**What the task requires**
Beginning at the first line of the data, print each line exactly, stopping after the line that contains "CUT_OVERRUN = 2.0 * MM".

**Data section**
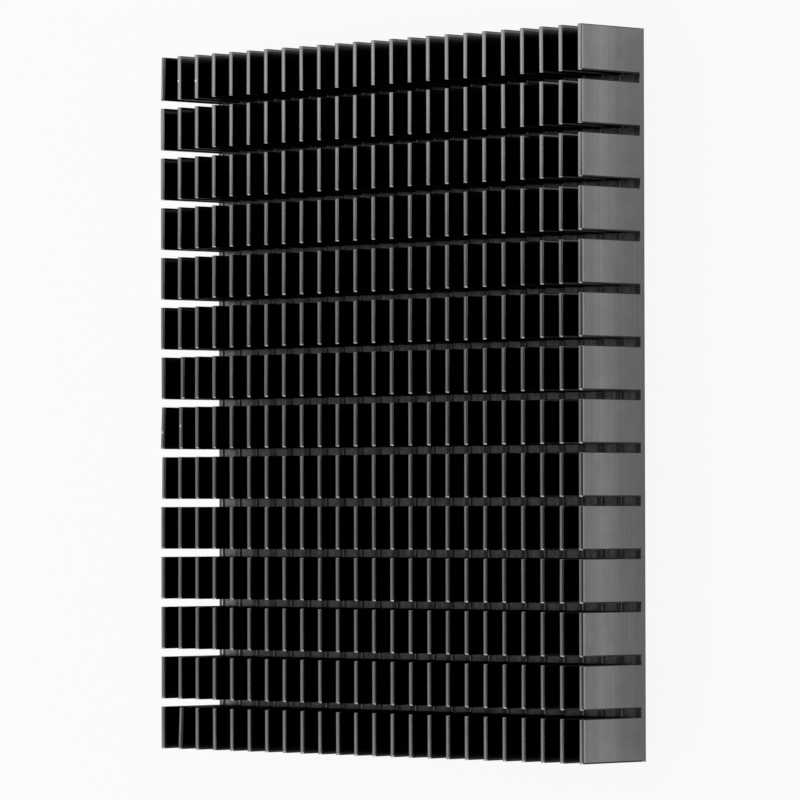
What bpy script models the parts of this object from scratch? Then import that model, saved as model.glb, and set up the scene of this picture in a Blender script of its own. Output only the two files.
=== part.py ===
"""Heat sink of black anodised aluminium: an extruded plate of fins, sawn across into pins.

It lies on its flat base with the fins up. X runs across the fins, Y along the
extrusion and Z up, and the origin is the centre of the underside.
"""

import math

import bmesh
import bpy
from mathutils import Matrix, Vector

MM = 0.001

# Driving sizes of the extrusion
PLATE_WIDTH = 100.0 * MM
PLATE_LENGTH = 120.0 * MM
OVERALL_HEIGHT = 15.0 * MM
BASE_THICKNESS = 0.75 * MM
FIN_COUNT = 24
FIN_THICKNESS = 0.9 * MM
TIP_CORNER_RADIUS = 0.2 * MM
ROOT_FILLET_RADIUS = 0.4 * MM

# Driving sizes of the saw cuts, which stop short of the floor and leave a stub of each fin.
# The last row is what the even cuts leave over, so it is a little longer than the others.
ROW_COUNT = 14
KERF = 1.4 * MM
STUB_HEIGHT = 0.25 * MM
LAST_ROW_EXTRA = 0.25 * MM

# Pins that were knocked: fin and row, counted from the left and the front, how far the tip
# leans to the right, and how far it is twisted in degrees
KNOCKED_PINS = (
    (0, ROW_COUNT - 1, 0.0, -4.0),
    (1, 7, 0.7 * MM, 0.0),
    (1, 6, 0.26 * MM, 0.0),
    (0, 7, 0.12 * MM, 0.0),
    (0, 6, 0.07 * MM, -2.2),
    (0, 5, 0.25 * MM, -0.7),
)

# Facets in the arc of each tip corner and each root fillet
TIP_CORNER_STEPS = 1
ROOT_FILLET_STEPS = 1

# How far a saw cut runs past the plate on its open sides
CUT_OVERRUN = 2.0 * MM

# Finish, linear colour
ANODISED_BLACK = (0.012, 0.012, 0.013, 1.0)
ANODISED_ROUGHNESS = 0.42
ANODISED_METALLIC = 0.6

FIN_PITCH = (PLATE_WIDTH - FIN_THICKNESS) / (FIN_COUNT - 1)
CUT_COUNT = ROW_COUNT - 1
ROW_LENGTH = (PLATE_LENGTH - LAST_ROW_EXTRA - CUT_COUNT * KERF) / ROW_COUNT
ROW_PITCH = ROW_LENGTH + KERF
CUT_FLOOR = BASE_THICKNESS + STUB_HEIGHT
PIN_HEIGHT = OVERALL_HEIGHT - CUT_FLOOR


def clear_scene():
    for old in list(bpy.data.objects):
        bpy.data.objects.remove(old, do_unlink=True)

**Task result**
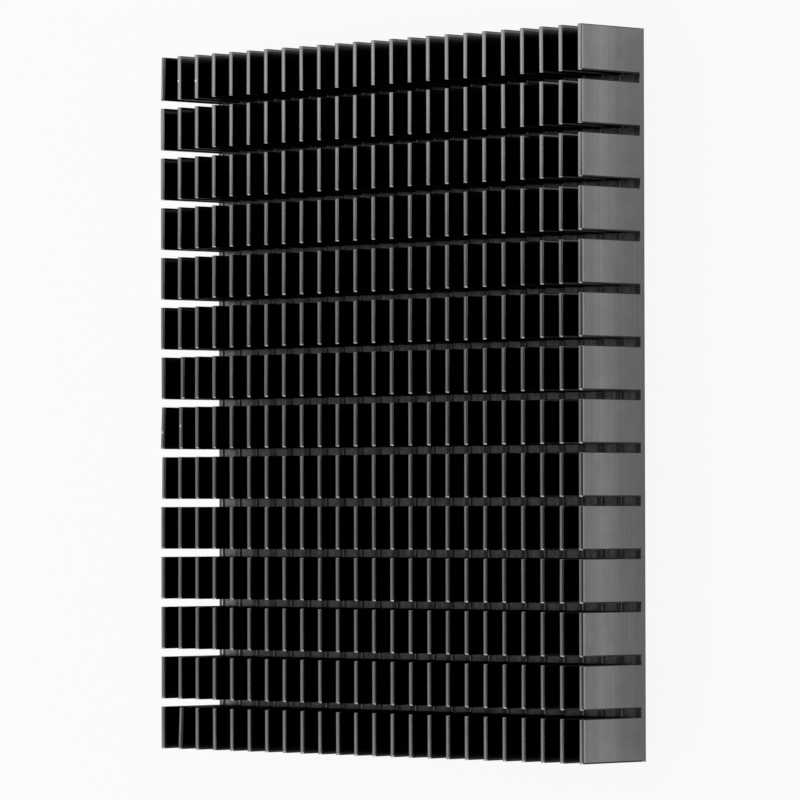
What bpy script models the parts of this object from scratch? Then import that model, saved as model.glb, and set up the scene of this picture in a Blender script of its own. Output only the two files.
=== part.py ===
"""Heat sink of black anodised aluminium: an extruded plate of fins, sawn across into pins.

It lies on its flat base with the fins up. X runs across the fins, Y along the
extrusion and Z up, and the origin is the centre of the underside.
"""

import math

import bmesh
import bpy
from mathutils import Matrix, Vector

MM = 0.001

# Driving sizes of the extrusion
PLATE_WIDTH = 100.0 * MM
PLATE_LENGTH = 120.0 * MM
OVERALL_HEIGHT = 15.0 * MM
BASE_THICKNESS = 0.75 * MM
FIN_COUNT = 24
FIN_THICKNESS = 0.9 * MM
TIP_CORNER_RADIUS = 0.2 * MM
ROOT_FILLET_RADIUS = 0.4 * MM

# Driving sizes of the saw cuts, which stop short of the floor and leave a stub of each fin.
# The last row is what the even cuts leave over, so it is a little longer than the others.
ROW_COUNT = 14
KERF = 1.4 * MM
STUB_HEIGHT = 0.25 * MM
LAST_ROW_EXTRA = 0.25 * MM

# Pins that were knocked: fin and row, counted from the left and the front, how far the tip
# leans to the right, and how far it is twisted in degrees
KNOCKED_PINS = (
    (0, ROW_COUNT - 1, 0.0, -4.0),
    (1, 7, 0.7 * MM, 0.0),
    (1, 6, 0.26 * MM, 0.0),
    (0, 7, 0.12 * MM, 0.0),
    (0, 6, 0.07 * MM, -2.2),
    (0, 5, 0.25 * MM, -0.7),
)

# Facets in the arc of each tip corner and each root fillet
TIP_CORNER_STEPS = 1
ROOT_FILLET_STEPS = 1

# How far a saw cut runs past the plate on its open sides
CUT_OVERRUN = 2.0 * MM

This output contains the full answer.